- **Task instructions**
Write the records out again, precisely as they stand.

- **Record extracts**
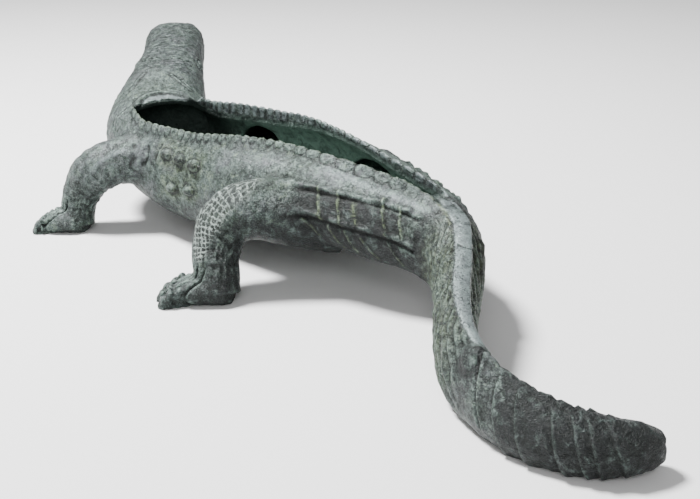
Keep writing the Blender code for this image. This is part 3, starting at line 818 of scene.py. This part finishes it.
    # limbs: folds inside the bends and up the shins
    for place in limbSkin.values():
        own = bell(place["gap"], 0.006) * smoothStep(0.003, 0.010, bodyGap) * (1 - inside)
        turn = np.radians(place["angle"]) * 0.028
        shin = smoothStep(3.4, 4.4, place["at"])
        ankle = 1 - 0.6 * smoothStep(4.9, 5.7, place["at"])
        bent = np.column_stack([place["at"] * 0.030, turn, np.zeros(len(at))])
        lengthwise = noise(bent * (0.30, 1, 1), 0.0055, 9)
        crosswise = noise(bent * (1, 0.6, 1), 0.0070, 10)
        height += own * (0.0018 * shin * lengthwise + 0.0015 * (1 - 0.5 * shin) * crosswise) * ankle

    # feet: toes fan out, with folds across each
    for hand, kind in limbSkin:
        foot = feet[kind]
        side = limbs["side"][hand]
        spread = math.radians(feet["spread"])
        heel, along, across = footWays(kind, hand)
        root = heel + along * (foot["sole"] * feet["root"] - feet["row"] / spread)
        flatTo = np.column_stack([points[:, 0] * side, points[:, 1]]) - root
        far = np.hypot(flatTo[:, 0], flatTo[:, 1])
        fan = np.arctan2(flatTo @ across, flatTo @ along) / spread
        toe = (fan + 0.5) * (foot["toes"] - 1)
        on = smoothStep(0.016, 0.030, far) * (far < 0.10) * (np.abs(fan) < 0.72)
        on *= smoothStep(0.046, 0.036, points[:, 2])
        valley = bell(0.5 - np.abs(toe - np.round(toe)), 0.13)
        fold = np.sin(2 * math.pi * (far + 0.0015 * np.sin(toe * 9)) / 0.0088)
        deep = 0.0034 + 0.0014 * smoothStep(0.045, 0.065, far)
        height += on * (0.0003 * fold * (1 - valley) - deep * valley)
        height += on * 0.0002 * noise(points, 0.0045, 11)
    # casting seams and marks on the inner walls
    height += inside * (0.0007 * noise(points, 0.018, 12) + 0.00025 * noise(points, 0.006, 13))
    for seam in (-0.133, -0.139):
        height += 0.0016 * inside * bell(points[:, 1] - seam - 0.04 * (points[:, 2] - 0.1), 0.0016)
    return height


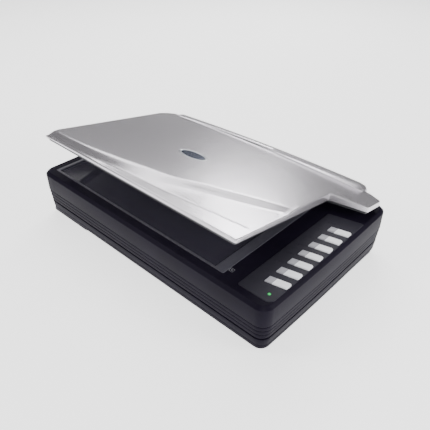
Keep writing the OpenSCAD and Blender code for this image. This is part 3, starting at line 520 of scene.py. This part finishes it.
# ---------------------------------------------------------------- lid
LID_X0, NOTCH_X, LID_X1 = -306.0, 227.0, 300.0
LID_DEPTH = 358.0  # from the hinge axis to the front edge
LID_FRONT, NOTCH_Y, ARM_Y, ARM_BACK = HINGE[1] - LID_DEPTH, 97.5, 115.5, 177.0
LID_BACK = HALF_D - 0.25
SPINE_X0, SPINE_X1, SPINE_Y0 = -262.0, 262.0, 167.0
SPINE_TOP, SPINE_PEAK_X, SPINE_R, SPINE_END_H = 24.4, 80.0, 6600.0, 12.6
LEAN_Y, LEAN = 178.0, 4.2  # behind LEAN_Y the back leans forwards, by LEAN at the spine's top
CROWN, CROWN_X, CROWN_R = 19.0, -20.0, (320.0 ** 2 + 8.5 ** 2) / 17.0
LID_T = 2.5
LEG_X = (-205.0, 205.0)
BRACKET_HALF_W, BRACKET_Y0, BRACKET_Y1, BRACKET_TOP = 18.5, 169.0, 200.0, 8.0
LID_POINTS = [
    (LID_X0, LID_FRONT), (NOTCH_X, LID_FRONT), (NOTCH_X, NOTCH_Y), (LID_X1, ARM_Y),
    (LID_X1, ARM_BACK - 12), (SPINE_X1 + 10, ARM_BACK), (SPINE_X1, ARM_BACK), (SPINE_X1, LID_BACK),
    (SPINE_X0, LID_BACK), (SPINE_X0, ARM_BACK), (SPINE_X0 - 14, ARM_BACK), (LID_X0, ARM_BACK - 30)]
LID_RADII = [6, 4, 1.5, 3, 8, 5, 1.2, 8, 8, 1.2, 5, 14]

# The step across the lid: at each x, where its top edge and its foot lie
RIDGE_X = [-310, -245, -196, -145, -101, -59, -20, 16, 40, 60, 80, 100, 125, 150, 175, 200, 227, 300]
RIDGE_Y = [-153, -159, -158.5, -152, -144, -135, -124.5, -117, -109, -98.5, -88, -79, -68, -55, -43, -31, -16, 20]
FOOT_Y = [-170, -169, -168, -166, -162, -157, -148, -138, -123, -111.5, -101.5, -92.5, -82.5, -70.5, -59, -47.5,
          -33.5, 0]


def crown(x):
    """Height of the lid's plateau above the shell's lower edge."""
    return CROWN - (x - CROWN_X) ** 2 / (2 * CROWN_R)


def spine_top(x):
    return SPINE_TOP - (x - SPINE_PEAK_X) ** 2 / (2 * SPINE_R)


def mixed(a, b, t):
    return a + (b - a) * t


def step01(t):
    """Smooth step from 0 to 1."""
    t = min(1.0, max(0.0, t))
    return t * t * (3 - 2 * t)


def crease_y(x):
    """The thin engraved line along the front slope."""
    return -154.66 + 0.1095 * x


def lid_section(x, y):
    """Height of the lid's top at (x, y) before its soft bends: plateau, ridge, foot of the ridge, crease, rim."""
    c = crown(x)
    yt = float(np.interp(x, RIDGE_X, RIDGE_Y))
    yb = float(np.interp(x, RIDGE_X, FOOT_Y))
    yf = LID_FRONT + 3.0
    yc = max(crease_y(x), yf + 1.0)
    zf = float(np.interp(x, [-306, -290, -200, -60], [1.6, 3.0, 4.8, 6.8]))
    zc = zf + min(1.4, (yc - yf) * 0.06)
    s = step01((x + 20) / 110.0)
    zline = mixed(zc, c, max(0.0, min(1.0, (yb - yc) / max(1.0, yt - yc))))
    zstep = mixed(zc + 1.6, zc + 0.5, step01((x - 90) / 130.0))
    zb = mixed(zline, zstep, s)
    if yc < yb:
        return float(np.interp(y, [yf - 1, yf, yc, yb, yt, yt + 400], [zf, zf, zc, zb, c, c]))
    return float(np.interp(y, [yf - 1, yf, yt, yt + 400], [zf, zf, c, c]))


def lid_height(x, y):
    """Smoothed section plus the raised spine."""
    r = mixed(5.2, 3.8, step01((x + 120) / 200.0))
    if y < float(np.interp(x, RIDGE_X, RIDGE_Y)) + 12:
        ks = np.linspace(-1, 1, 9)
        w = 1 - np.abs(ks) * 0.8
        h = float(sum(lid_section(x, y + k * r * 1.6) * q for k, q in zip(ks, w)) / w.sum())
        yc = crease_y(x)
        if yc > LID_FRONT + 6:
            h -= 0.55 * math.exp(-((y - yc) / 1.3) ** 2)
    else:
        h = crown(x)
    up = step01((y - (SPINE_Y0 - 2.0)) / 5.0)
    side = step01((x - SPINE_X0 + 1.0) / 4.0) * step01((SPINE_X1 - x) / 1.5)
    end = SPINE_END_H + 1.1 * max(0.0, SPINE_X1 - x) ** 0.92
    rise = max(0.4, min(end, spine_top(x)) - 0.03 * max(0.0, y - SPINE_Y0 - 2) - crown(x))
    return h + rise * up * side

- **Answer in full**
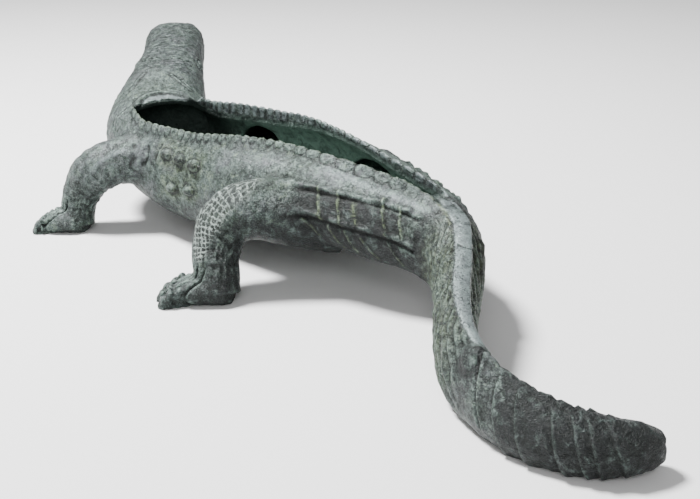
Keep writing the Blender code for this image. This is part 3, starting at line 818 of scene.py. This part finishes it.
    # limbs: folds inside the bends and up the shins
    for place in limbSkin.values():
        own = bell(place["gap"], 0.006) * smoothStep(0.003, 0.010, bodyGap) * (1 - inside)
        turn = np.radians(place["angle"]) * 0.028
        shin = smoothStep(3.4, 4.4, place["at"])
        ankle = 1 - 0.6 * smoothStep(4.9, 5.7, place["at"])
        bent = np.column_stack([place["at"] * 0.030, turn, np.zeros(len(at))])
        lengthwise = noise(bent * (0.30, 1, 1), 0.0055, 9)
        crosswise = noise(bent * (1, 0.6, 1), 0.0070, 10)
        height += own * (0.0018 * shin * lengthwise + 0.0015 * (1 - 0.5 * shin) * crosswise) * ankle

    # feet: toes fan out, with folds across each
    for hand, kind in limbSkin:
        foot = feet[kind]
        side = limbs["side"][hand]
        spread = math.radians(feet["spread"])
        heel, along, across = footWays(kind, hand)
        root = heel + along * (foot["sole"] * feet["root"] - feet["row"] / spread)
        flatTo = np.column_stack([points[:, 0] * side, points[:, 1]]) - root
        far = np.hypot(flatTo[:, 0], flatTo[:, 1])
        fan = np.arctan2(flatTo @ across, flatTo @ along) / spread
        toe = (fan + 0.5) * (foot["toes"] - 1)
        on = smoothStep(0.016, 0.030, far) * (far < 0.10) * (np.abs(fan) < 0.72)
        on *= smoothStep(0.046, 0.036, points[:, 2])
        valley = bell(0.5 - np.abs(toe - np.round(toe)), 0.13)
        fold = np.sin(2 * math.pi * (far + 0.0015 * np.sin(toe * 9)) / 0.0088)
        deep = 0.0034 + 0.0014 * smoothStep(0.045, 0.065, far)
        height += on * (0.0003 * fold * (1 - valley) - deep * valley)
        height += on * 0.0002 * noise(points, 0.0045, 11)
    # casting seams and marks on the inner walls
    height += inside * (0.0007 * noise(points, 0.018, 12) + 0.00025 * noise(points, 0.006, 13))
    for seam in (-0.133, -0.139):
        height += 0.0016 * inside * bell(points[:, 1] - seam - 0.04 * (points[:, 2] - 0.1), 0.0016)
    return height


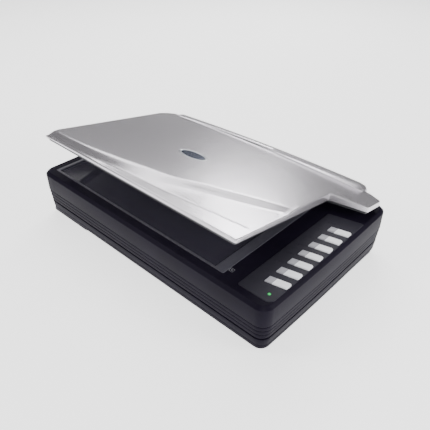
Keep writing the OpenSCAD and Blender code for this image. This is part 3, starting at line 520 of scene.py. This part finishes it.
# ---------------------------------------------------------------- lid
LID_X0, NOTCH_X, LID_X1 = -306.0, 227.0, 300.0
LID_DEPTH = 358.0  # from the hinge axis to the front edge
LID_FRONT, NOTCH_Y, ARM_Y, ARM_BACK = HINGE[1] - LID_DEPTH, 97.5, 115.5, 177.0
LID_BACK = HALF_D - 0.25
SPINE_X0, SPINE_X1, SPINE_Y0 = -262.0, 262.0, 167.0
SPINE_TOP, SPINE_PEAK_X, SPINE_R, SPINE_END_H = 24.4, 80.0, 6600.0, 12.6
LEAN_Y, LEAN = 178.0, 4.2  # behind LEAN_Y the back leans forwards, by LEAN at the spine's top
CROWN, CROWN_X, CROWN_R = 19.0, -20.0, (320.0 ** 2 + 8.5 ** 2) / 17.0
LID_T = 2.5
LEG_X = (-205.0, 205.0)
BRACKET_HALF_W, BRACKET_Y0, BRACKET_Y1, BRACKET_TOP = 18.5, 169.0, 200.0, 8.0
LID_POINTS = [
    (LID_X0, LID_FRONT), (NOTCH_X, LID_FRONT), (NOTCH_X, NOTCH_Y), (LID_X1, ARM_Y),
    (LID_X1, ARM_BACK - 12), (SPINE_X1 + 10, ARM_BACK), (SPINE_X1, ARM_BACK), (SPINE_X1, LID_BACK),
    (SPINE_X0, LID_BACK), (SPINE_X0, ARM_BACK), (SPINE_X0 - 14, ARM_BACK), (LID_X0, ARM_BACK - 30)]
LID_RADII = [6, 4, 1.5, 3, 8, 5, 1.2, 8, 8, 1.2, 5, 14]

# The step across the lid: at each x, where its top edge and its foot lie
RIDGE_X = [-310, -245, -196, -145, -101, -59, -20, 16, 40, 60, 80, 100, 125, 150, 175, 200, 227, 300]
RIDGE_Y = [-153, -159, -158.5, -152, -144, -135, -124.5, -117, -109, -98.5, -88, -79, -68, -55, -43, -31, -16, 20]
FOOT_Y = [-170, -169, -168, -166, -162, -157, -148, -138, -123, -111.5, -101.5, -92.5, -82.5, -70.5, -59, -47.5,
          -33.5, 0]


def crown(x):
    """Height of the lid's plateau above the shell's lower edge."""
    return CROWN - (x - CROWN_X) ** 2 / (2 * CROWN_R)


def spine_top(x):
    return SPINE_TOP - (x - SPINE_PEAK_X) ** 2 / (2 * SPINE_R)


def mixed(a, b, t):
    return a + (b - a) * t


def step01(t):
    """Smooth step from 0 to 1."""
    t = min(1.0, max(0.0, t))
    return t * t * (3 - 2 * t)


def crease_y(x):
    """The thin engraved line along the front slope."""
    return -154.66 + 0.1095 * x


def lid_section(x, y):
    """Height of the lid's top at (x, y) before its soft bends: plateau, ridge, foot of the ridge, crease, rim."""
    c = crown(x)
    yt = float(np.interp(x, RIDGE_X, RIDGE_Y))
    yb = float(np.interp(x, RIDGE_X, FOOT_Y))
    yf = LID_FRONT + 3.0
    yc = max(crease_y(x), yf + 1.0)
    zf = float(np.interp(x, [-306, -290, -200, -60], [1.6, 3.0, 4.8, 6.8]))
    zc = zf + min(1.4, (yc - yf) * 0.06)
    s = step01((x + 20) / 110.0)
    zline = mixed(zc, c, max(0.0, min(1.0, (yb - yc) / max(1.0, yt - yc))))
    zstep = mixed(zc + 1.6, zc + 0.5, step01((x - 90) / 130.0))
    zb = mixed(zline, zstep, s)
    if yc < yb:
        return float(np.interp(y, [yf - 1, yf, yc, yb, yt, yt + 400], [zf, zf, zc, zb, c, c]))
    return float(np.interp(y, [yf - 1, yf, yt, yt + 400], [zf, zf, c, c]))


def lid_height(x, y):
    """Smoothed section plus the raised spine."""
    r = mixed(5.2, 3.8, step01((x + 120) / 200.0))
    if y < float(np.interp(x, RIDGE_X, RIDGE_Y)) + 12:
        ks = np.linspace(-1, 1, 9)
        w = 1 - np.abs(ks) * 0.8
        h = float(sum(lid_section(x, y + k * r * 1.6) * q for k, q in zip(ks, w)) / w.sum())
        yc = crease_y(x)
        if yc > LID_FRONT + 6:
            h -= 0.55 * math.exp(-((y - yc) / 1.3) ** 2)
    else:
        h = crown(x)
    up = step01((y - (SPINE_Y0 - 2.0)) / 5.0)
    side = step01((x - SPINE_X0 + 1.0) / 4.0) * step01((SPINE_X1 - x) / 1.5)
    end = SPINE_END_H + 1.1 * max(0.0, SPINE_X1 - x) ** 0.92
    rise = max(0.4, min(end, spine_top(x)) - 0.03 * max(0.0, y - SPINE_Y0 - 2) - crown(x))
    return h + rise * up * side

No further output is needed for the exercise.